John Browne's "Suckers Sometimes Get Lucky" is a jaunty enough tale, although it climaxes on a terrible pun. Snow White is spliced with Little Red Riding Hood's big bad wolf, transposed to an English University student house full of nerds (or sexual/mental dwarves which was the inevitable extrapolation to my mind). It's knockabout and all good clean fun, if a bit too frivolous for my tastes.

Kate Rigby's "Hard Workers" is the six-page-long opener to the anthology and ushers the reader very easily and lightly into the thrust of the book as a whole. Right from the outset I guessed we weren't dealing with human narrators here, so again the reader is slightly on the outside from any full-on identification. Sessha Batto's "Wintersong" was possibly the only story I struggled with, since I found the jump cuts in its timeline confusing in places. This may well have been intended, to keep the reader off balance in order to follow the jags of the relationship between the two main characters. By the end it's clear why the story takes this form and has a real elegiac grace about it, but I had floundered in my journey through into getting there. It may well take more than one reading, though there are sections in there that will undoubtedly reward such efforts, the grand romantic gesture scene being one.

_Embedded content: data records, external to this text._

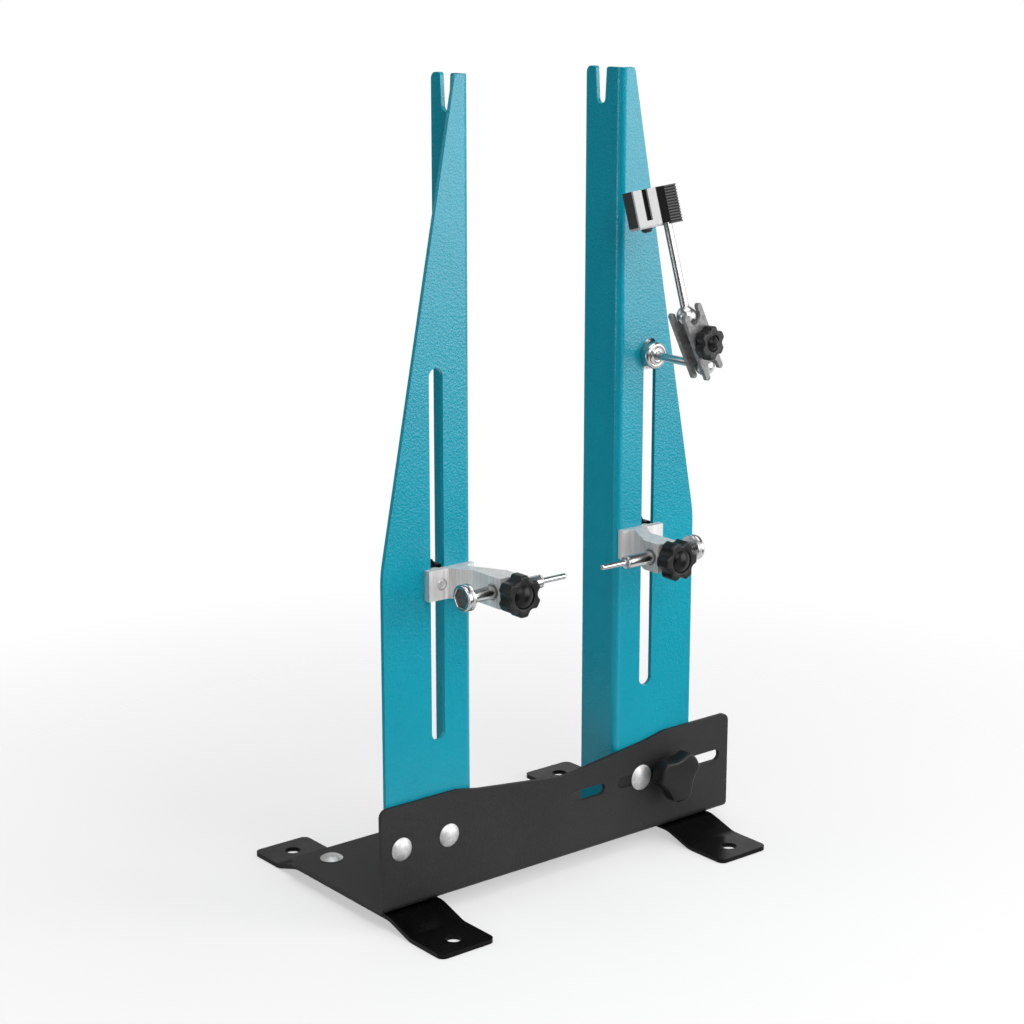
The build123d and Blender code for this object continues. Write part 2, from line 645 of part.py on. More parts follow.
with BuildPart() as gauge_bracket:
    with BuildSketch(Plane.XY.offset(GAUGE_Z - BRACKET_HEIGHT / 2)):
        with BuildLine():
            FilletPolyline(
                (PAD_X, UPRIGHT_Y),
                (PAD_X, PAD_FRONT_Y),
                (NECK_X, PAD_FRONT_Y),
                (BOSS_X, PAD_FRONT_Y - BOSS_DEPTH),
                (BOSS_X, BOSS_FRONT_Y),
                (BOSS_END_X, BOSS_FRONT_Y),
                (BOSS_END_X, BOSS_FRONT_Y + BOSS_DEPTH),
                (NECK_X + NECK_WIDTH, UPRIGHT_Y - INNER_FLANGE),
                (LEFT_X - FLANGE_GAP, UPRIGHT_Y - INNER_FLANGE),
                (LEFT_X - FLANGE_GAP, UPRIGHT_Y),
                radius=(
                    0,
                    BRACKET_CORNER,
                    BRACKET_CORNER,
                    OUTER_SWEEP,
                    BRACKET_CORNER,
                    BRACKET_CORNER,
                    INNER_SWEEP,
                    NECK_SWEEP,
                    BRACKET_CORNER,
                    0,
                ),
                close=True,
            )
        make_face()
    extrude(amount=BRACKET_HEIGHT)
    with Locations(Plane(origin=(BOSS_X, ROD_Y, GAUGE_Z), x_dir=(0, 1, 0), z_dir=(1, 0, 0))):
        Cylinder(ROD / 2 + RUNNING, BOSS_WIDTH, align=SEATED, mode=Mode.SUBTRACT)
        Cylinder(ROD_MOUTH / 2, MOUTH_DEPTH, align=SEATED, mode=Mode.SUBTRACT)
    with Locations(Plane(origin=(BOSS_END_X, ROD_Y, GAUGE_Z), x_dir=(0, 1, 0), z_dir=(-1, 0, 0))):
        Cylinder(ROD_MOUTH / 2, MOUTH_DEPTH, align=SEATED, mode=Mode.SUBTRACT)
    with Locations(facing_rear(LOCK_X, BOSS_FRONT_Y, GAUGE_Z)):
        Cylinder(LOCK_SCREW / 2 + RUNNING, BRACKET_REACH - ROD_DEPTH, align=SEATED, mode=Mode.SUBTRACT)
    with Locations(facing_rear(SLOT_X, PAD_FRONT_Y, GAUGE_Z)):
        Cylinder(GAUGE_STUD / 2 + RUNNING, PAD_THICKNESS, align=SEATED, mode=Mode.SUBTRACT)

STAR_LENGTH = STAR_HUB_LENGTH + STAR_HEAD
STAR_BORE_DEPTH = STAR_HUB_LENGTH + STAR_HEAD * BORE_SHARE
REAR_SEAT = facing_rear(SLOT_X, FACE_REAR_Y + WASHER_THICKNESS, GAUGE_Z)
gauge_washer = washer(facing_rear(SLOT_X, FACE_REAR_Y, GAUGE_Z), GAUGE_STUD + 2 * RUNNING)
gauge_knob = star_knob(
    REAR_SEAT, GAUGE_KNOB, STAR_HEAD, STAR_HUB_LENGTH, GAUGE_STUD + 2 * SNUG, STAR_BORE_DEPTH
)
gauge_knob_cap = knob_cap(REAR_SEAT.offset(STAR_LENGTH), GAUGE_KNOB)

with BuildPart() as gauge_stud:
    with Locations(facing_rear(SLOT_X, PAD_FRONT_Y, GAUGE_Z)):
        Cylinder(
            GAUGE_STUD / 2,
            PAD_THICKNESS + UPRIGHT_SHEET + WASHER_THICKNESS + STAR_BORE_DEPTH,
            align=SEATED,
        )
    chamfer(gauge_stud.faces().sort_by(Axis.Y)[0].edges(), STUD_EDGE)

with BuildPart() as feeler_rod:
    with BuildSketch(Plane(origin=(HEAD_INNER_X, ROD_Y, GAUGE_Z), x_dir=(1, 0, 0), z_dir=(0, -1, 0))):
        with BuildLine():
            rod_length = STEP_X - HEAD_INNER_X
            pin_end = rod_length + PIN_LENGTH
            tip_arc = CenterArc((pin_end - PIN / 2, 0), PIN / 2, 0, 90)
            Polyline(
                tip_arc @ 1,
                (rod_length, PIN / 2),
                (rod_length, ROD / 2),
                (NECK_GROOVE, ROD / 2),
                (NECK_GROOVE, FEELER_NECK / 2),
                (-FEELER_HEAD_WIDTH / 2, FEELER_NECK / 2),
                (-FEELER_HEAD_WIDTH / 2, 0),
                tip_arc @ 0,
            )
        make_face()
    revolve(axis=Axis((HEAD_INNER_X, ROD_Y, GAUGE_Z), (1, 0, 0)))

with BuildPart() as feeler_head:
    head_seat = Plane(origin=(HEAD_INNER_X, ROD_Y, GAUGE_Z), x_dir=(0, 1, 0), z_dir=(-1, 0, 0))
    with Locations(head_seat):
        Cylinder(FEELER_HEAD / 2, FEELER_HEAD_WIDTH, align=SEATED)
        Cylinder(FEELER_NECK / 2 + SNUG, FEELER_HEAD_WIDTH / 2, align=SEATED, mode=Mode.SUBTRACT)
    chamfer(outer_face(feeler_head, head_seat).edges(), FEELER_HEAD_EDGE)
    with BuildSketch(head_seat.offset(FEELER_HEAD_WIDTH)):
        RegularPolygon(HEX_RECESS / 2, 6, major_radius=False)
    extrude(amount=-HEX_DEPTH, mode=Mode.SUBTRACT)

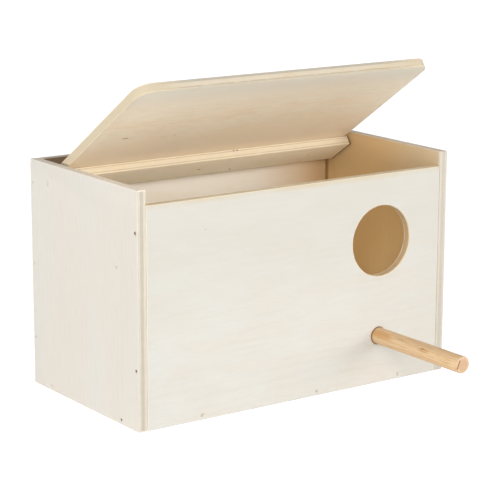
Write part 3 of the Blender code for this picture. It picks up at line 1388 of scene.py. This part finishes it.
@dataclass(frozen=True)
class Nail:
    """A round wire nail or pin with a flat, slightly domed head, driven home.

    Attributes:
        head_radius: Radius of the head.
        head_thickness: Thickness of the head.
        shank_radius: Radius of the shank.
        point: Length of the point.
        dome: Height of the head's dome.
        clearance: Room that the hole leaves round it.
        dish: How far the wood is pressed in round the head.
        facets: Facets round it.
        dome_shares: The dome, as shares of the head's radius and of the dome's height down.
        rim_share: Where the head's rim ends, as a share of its thickness.
        neck_shares: The neck, as shares of the shank's radius and the head's thickness.
        point_shares: The point, as shares of the shank's radius and of its own length.
    """

    head_radius: float = 0.75 * MM
    head_thickness: float = 0.60 * MM
    shank_radius: float = 0.60 * MM
    point: float = 1.80 * MM
    dome: float = 0.12 * MM
    clearance: float = 0.05 * MM
    dish: float = 0.10 * MM
    facets: int = 20
    dome_shares: Profile = ((0.0, 0.0), (0.55, 0.25), (0.90, 1.0), (1.0, 2.0))
    rim_share: float = 0.8
    neck_shares: Profile = ((1.25, 1.0), (1.0, 1.5))
    point_shares: Profile = ((1.0, 1.0), (0.55, 0.42), (0.0, 0.0))

    def forge(self, name: str, length: float) -> bpy.types.Object:
        """Model the nail downwards from the top of its head.

        Args:
            name: The object's name.
            length: Its whole length.

        Returns:
            The nail.
        """
        head, shank, thick = self.head_radius, self.shank_radius, self.head_thickness
        profile = [(head * wide, -self.dome * down) for wide, down in self.dome_shares]
        profile.append((head, -thick * self.rim_share))
        profile += [(shank * wide, -thick * down) for wide, down in self.neck_shares]
        profile += [(shank * wide, self.point * left - length) for wide, left in self.point_shares]
        return turn(name, profile, self.facets)

    def hole(self, length: float, outside: float) -> bpy.types.Object:
        """Model the hole that it makes, with the wood pressed in round its head.

        Args:
            length: The nail's whole length.
            outside: How far the cutter reaches out of the wood.

        Returns:
            The cutter.
        """
        head = self.head_radius + self.clearance
        shank = self.shank_radius + self.clearance
        depth = self.head_thickness + self.clearance
        profile = [
            (0, outside),
            (head + self.dish + outside, outside),
            (head, -self.dish),
            (head, -depth),
            (shank, -depth),
            (shank, -length - self.clearance),
            (0, -length - self.clearance),
        ]
        return turn("nail_hole", profile, self.facets)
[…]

So it's pretty much as I forecast at the beginning. Dancing in the Dark is an indubitable mixture of styles, contents and approaches to erotica. For this reviewer some appealed to me better than others and in all likelihood a different reviewer would pick out different personal favourites. Bedtime/bedside reading? Undoubtedly.

1 comment:

  1. Marc, thanks for the thoughtful and detailed review of Dancing in the Dark. You're right, each story is so completely different, and such different styles, hopefully there are a few in there that will appeal to almost anyone. Glad you enjoyed S&B.